Saturday, October 21, 2006

revisiting the past

At the beginning of the graduate training programme, we were asked our favourite song, as a way to help remember our names. I hate questions like that. Every song has its place and time. There's a favourite song for every mood.

I had re-loaded my mp3 player a few weeks ago, but only a few days ago I decided to play an album I hadn't listened to in...well, ages. I listened to this song endlessly throughout high school, so much so that I couldn't bear to hear it in uni. And now I listen to it, knowing what I know now and remembering those days and those feelings, which still hold sway over me at my weakest moments. It's the closest thing to my 'favourite' song.

Listen as the wind blows
from across the great divide
Voices trapped in yearning
memories trapped in time
The night is my companion
and solitude my guide
Would I spend forever here
and not be satisfied

And I would be the one
to hold you down
kiss you so hard
I'll take your breath away
and after I'd wipe away the tears
Just close your eyes dear

Through this world I've stumbled
so many times betrayed
Trying to find an honest word
to find the truth enslaved
Oh you speak to me in riddles and
you speak to me in rhymes
My body aches to breathe your breath
your words keep me alive

And I would be the one
to hold you down,
kiss you so hard,
I'll take your breath away
and after I'd wipe away the tears,
Just close your eyes dear

Into this night I wander
it's morning that I dread
Another day of knowing of
the path I fear to tread
Oh into the sea of waking dreams
I follow without pride
Nothing stands between us here
and I won't be denied

And I would be the one
to hold you down,
kiss you so hard,
I'll take your breath away
and after I'd wipe away the tears,
Just close your eyes dear...

- Possession by Sarah Mclachlan

Tuesday, October 17, 2006

ruminating

...about a lot of things. Everyday is different from the next but we manage to so easily forget that because some days begin things that temporarily throws everything else off kilter. And so I'm bobbing along, quite content with everything, with everyone, and then I begin to ovulate and all of a sudden I feel like one of those old alarm clocks, broken with all the springs sticking out, just barely keeping it together.
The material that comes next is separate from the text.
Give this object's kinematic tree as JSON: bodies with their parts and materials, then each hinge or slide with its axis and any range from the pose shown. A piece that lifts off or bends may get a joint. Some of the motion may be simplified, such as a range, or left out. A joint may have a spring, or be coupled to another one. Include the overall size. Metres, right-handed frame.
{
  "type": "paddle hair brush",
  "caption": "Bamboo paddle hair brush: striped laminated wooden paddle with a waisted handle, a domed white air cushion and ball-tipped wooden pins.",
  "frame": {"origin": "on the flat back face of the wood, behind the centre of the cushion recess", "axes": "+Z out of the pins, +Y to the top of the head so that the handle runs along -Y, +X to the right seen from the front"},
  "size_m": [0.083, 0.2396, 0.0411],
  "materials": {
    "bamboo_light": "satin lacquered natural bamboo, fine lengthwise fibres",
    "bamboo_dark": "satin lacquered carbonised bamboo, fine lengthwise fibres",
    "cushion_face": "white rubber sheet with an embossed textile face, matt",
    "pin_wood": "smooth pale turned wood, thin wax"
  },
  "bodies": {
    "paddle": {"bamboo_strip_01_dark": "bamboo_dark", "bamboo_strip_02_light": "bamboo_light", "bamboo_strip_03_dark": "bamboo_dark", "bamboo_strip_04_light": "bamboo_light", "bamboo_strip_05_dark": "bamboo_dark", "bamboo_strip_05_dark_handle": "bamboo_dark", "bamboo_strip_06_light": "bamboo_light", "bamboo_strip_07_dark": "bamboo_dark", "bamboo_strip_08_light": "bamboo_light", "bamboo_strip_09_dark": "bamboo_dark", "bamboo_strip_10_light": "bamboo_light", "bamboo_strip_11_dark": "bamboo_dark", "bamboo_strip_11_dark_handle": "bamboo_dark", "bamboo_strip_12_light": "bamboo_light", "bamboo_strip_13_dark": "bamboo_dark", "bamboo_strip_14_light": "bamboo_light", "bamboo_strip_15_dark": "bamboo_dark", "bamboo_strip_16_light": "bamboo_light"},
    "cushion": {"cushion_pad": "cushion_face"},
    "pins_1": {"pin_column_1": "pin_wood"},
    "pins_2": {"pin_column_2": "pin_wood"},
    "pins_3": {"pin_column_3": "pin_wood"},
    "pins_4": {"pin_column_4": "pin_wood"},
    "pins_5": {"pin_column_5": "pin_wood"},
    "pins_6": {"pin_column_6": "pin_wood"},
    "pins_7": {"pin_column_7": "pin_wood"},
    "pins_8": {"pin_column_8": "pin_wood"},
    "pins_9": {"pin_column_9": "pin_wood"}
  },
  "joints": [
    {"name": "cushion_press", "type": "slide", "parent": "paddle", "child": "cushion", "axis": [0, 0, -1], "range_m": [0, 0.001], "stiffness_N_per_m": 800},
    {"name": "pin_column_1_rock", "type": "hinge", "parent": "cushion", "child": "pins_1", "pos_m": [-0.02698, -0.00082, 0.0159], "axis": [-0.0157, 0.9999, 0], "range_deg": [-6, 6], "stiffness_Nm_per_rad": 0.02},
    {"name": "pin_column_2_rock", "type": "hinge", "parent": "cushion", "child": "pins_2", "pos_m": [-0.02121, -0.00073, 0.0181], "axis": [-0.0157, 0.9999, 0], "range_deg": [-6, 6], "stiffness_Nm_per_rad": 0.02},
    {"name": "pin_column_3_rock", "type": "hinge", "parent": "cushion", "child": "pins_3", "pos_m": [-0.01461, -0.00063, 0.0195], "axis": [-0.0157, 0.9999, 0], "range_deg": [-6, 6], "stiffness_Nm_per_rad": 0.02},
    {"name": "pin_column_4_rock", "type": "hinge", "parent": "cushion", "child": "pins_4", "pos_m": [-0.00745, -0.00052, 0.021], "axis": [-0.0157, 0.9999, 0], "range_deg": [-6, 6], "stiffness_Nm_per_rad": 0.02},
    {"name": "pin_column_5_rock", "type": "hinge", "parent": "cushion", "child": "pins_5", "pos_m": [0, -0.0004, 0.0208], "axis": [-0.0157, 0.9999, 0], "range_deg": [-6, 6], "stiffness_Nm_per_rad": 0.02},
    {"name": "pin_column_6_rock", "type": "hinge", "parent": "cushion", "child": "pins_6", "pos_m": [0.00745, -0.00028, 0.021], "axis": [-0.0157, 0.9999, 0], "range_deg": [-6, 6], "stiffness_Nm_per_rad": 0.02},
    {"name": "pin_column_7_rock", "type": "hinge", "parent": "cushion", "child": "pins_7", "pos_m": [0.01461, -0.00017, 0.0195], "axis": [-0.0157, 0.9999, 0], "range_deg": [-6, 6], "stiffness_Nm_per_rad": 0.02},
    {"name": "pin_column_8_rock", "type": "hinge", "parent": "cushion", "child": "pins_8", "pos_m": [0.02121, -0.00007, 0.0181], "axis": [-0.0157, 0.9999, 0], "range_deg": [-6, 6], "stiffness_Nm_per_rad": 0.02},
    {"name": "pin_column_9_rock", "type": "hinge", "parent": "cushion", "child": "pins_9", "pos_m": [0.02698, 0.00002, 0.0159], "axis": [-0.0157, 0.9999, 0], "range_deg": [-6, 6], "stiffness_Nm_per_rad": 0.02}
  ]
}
Hormones suck. They give everything significance.

Sunday, October 15, 2006

all in good time

Into the third week of October already.

Only 11 weeks to the New Year. My birthday falls on a Friday the 13th next year which gives me a ridiculous amount of pleasure.

Only 7 weeks until I see the parents and head to India, where I will spend the first week ill and emaciated and the second eating cornflakes, aloo puri and wine made by my eldest azou. I can't wait.
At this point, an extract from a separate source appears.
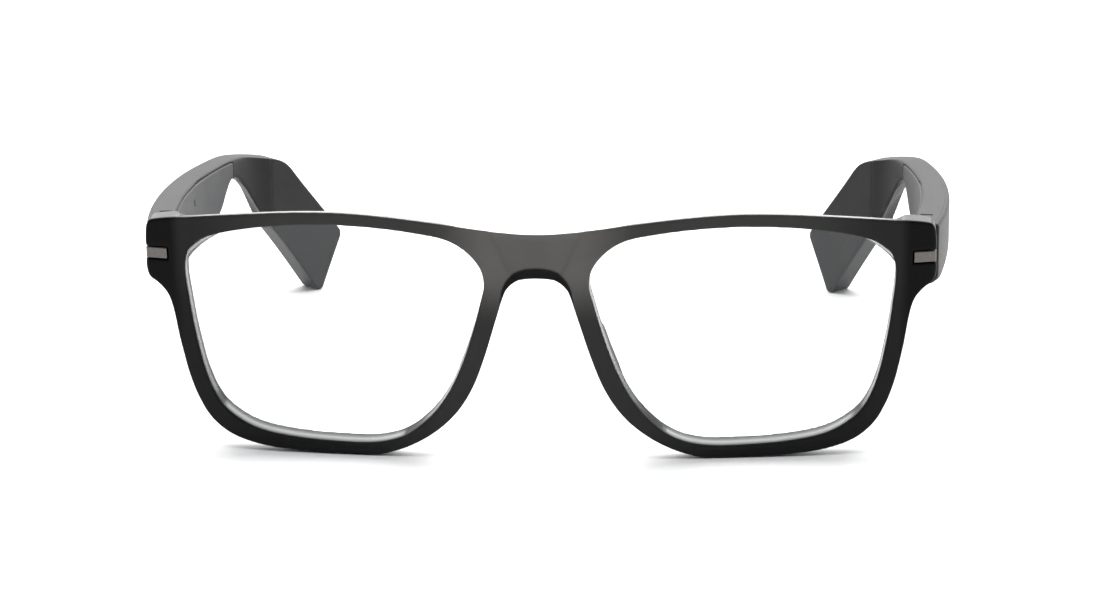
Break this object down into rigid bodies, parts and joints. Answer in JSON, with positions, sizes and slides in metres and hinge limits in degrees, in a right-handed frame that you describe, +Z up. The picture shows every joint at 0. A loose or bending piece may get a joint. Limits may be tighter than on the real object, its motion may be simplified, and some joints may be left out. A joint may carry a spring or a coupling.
{
  "type": "smart glasses",
  "caption": "Full-rim smart glasses: a wrapped front with clear lenses and two folding temples that hold the electronics, with tips turned down and in.",
  "frame": {"origin": "on the table under the middle of the whole part's box, with the temples open", "axes": "+Z up, +X to the wearer's left, the front faces -Y and the temples run back along +Y"},
  "size_m": [0.1546, 0.127, 0.0479],
  "materials": {
    "smoky_plastic": "smoky translucent, satin",
    "temple_plastic": "matte soft-touch black",
    "cover_plastic": "satin dark grey",
    "tip_plastic": "matte warm dark grey",
    "clear_lens": "clear, polished",
    "brushed_inlay": "brushed, warm grey",
    "hinge_metal": "fine machined",
    "cell_foil": "pouch foil",
    "board": "solder-mask green",
    "speaker_can": "pressed can",
    "mesh_metal": "dark perforated sheet",
    "contact_gold": "gold plated",
    "light_pipe": "clear moulded"
  },
  "bodies": {
    "front": {"front_frame": "smoky_plastic", "left_lens": "clear_lens", "right_lens": "clear_lens", "left_corner_inlay": "brushed_inlay", "right_corner_inlay": "brushed_inlay", "left_front_hinge_leaf": "hinge_metal", "right_front_hinge_leaf": "hinge_metal", "left_hinge_screw": "hinge_metal", "right_hinge_screw": "hinge_metal"},
    "left_temple": {"left_temple_hinge_leaf": "hinge_metal", "left_leaf_screws": "hinge_metal", "left_temple_shell": "temple_plastic", "left_inner_cover": "cover_plastic", "left_temple_tip": "tip_plastic", "left_core_strip": "hinge_metal", "left_battery": "cell_foil", "left_circuit_board": "board", "left_speaker": "speaker_can", "left_speaker_mesh": "mesh_metal", "left_microphone": "speaker_can", "left_charging_contacts": "contact_gold"},
    "right_temple": {"right_temple_hinge_leaf": "hinge_metal", "right_leaf_screws": "hinge_metal", "right_temple_shell": "temple_plastic", "right_inner_cover": "cover_plastic", "right_temple_tip": "tip_plastic", "right_core_strip": "hinge_metal", "right_battery": "cell_foil", "right_circuit_board": "board", "right_speaker": "speaker_can", "right_speaker_mesh": "mesh_metal", "right_microphone": "speaker_can", "right_charging_contacts": "contact_gold", "status_light": "light_pipe", "button_switch": "speaker_can"},
    "button": {"press_button": "temple_plastic"}
  },
  "joints": [
    {"name": "left_fold", "type": "hinge", "parent": "front", "child": "left_temple", "pos_m": [0.067, -0.04963, 0.0374], "axis": [0, 0, 1], "range_deg": [0, 83]},
    {"name": "right_fold", "type": "hinge", "parent": "front", "child": "right_temple", "pos_m": [-0.067, -0.04963, 0.0374], "axis": [0, 0, -1], "range_deg": [0, 72]},
    {"name": "button_press", "type": "slide", "parent": "right_temple", "child": "button", "axis": [0, 0, 1], "range_m": [0, 0.0004], "stiffness_N_per_m": 2000}
  ]
}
Only 6 weeks to Thanksgiving, the best American holiday and the only one I always want to celebrate. I'd like to have a dinner but I don't think I could cook for that many people myself. I thought it could be a small thing but when I count the people I would/should invite, the bare minimum is 11 and it would end up being more like 16. Can I enlist the aid of Wonderwoman for this one? Oh yeah, I've never cooked a 20lb bird before...

Only 2 weeks before Maya and Momma Russia arrive. Toby is so excited. Mango Tree, Mamma Mia, spa treatments, ritual Spitalfields browsing. What else will the weekend bring? How did UT and Aiesec descend on London this fateful year?

Time to slow a bit, but cool grey days have that effect on me. It's nice to wake up and drink my bialetti cappuccino, watching Marzie cook breakfast for her boyfriend, smelling the incense waft out the window. The last few weeks I've hardly seen the flat, only been home directly from work a handful of times, and making the most of the graduates' presence at work at the expense of my core friends. Ah well, all in good time.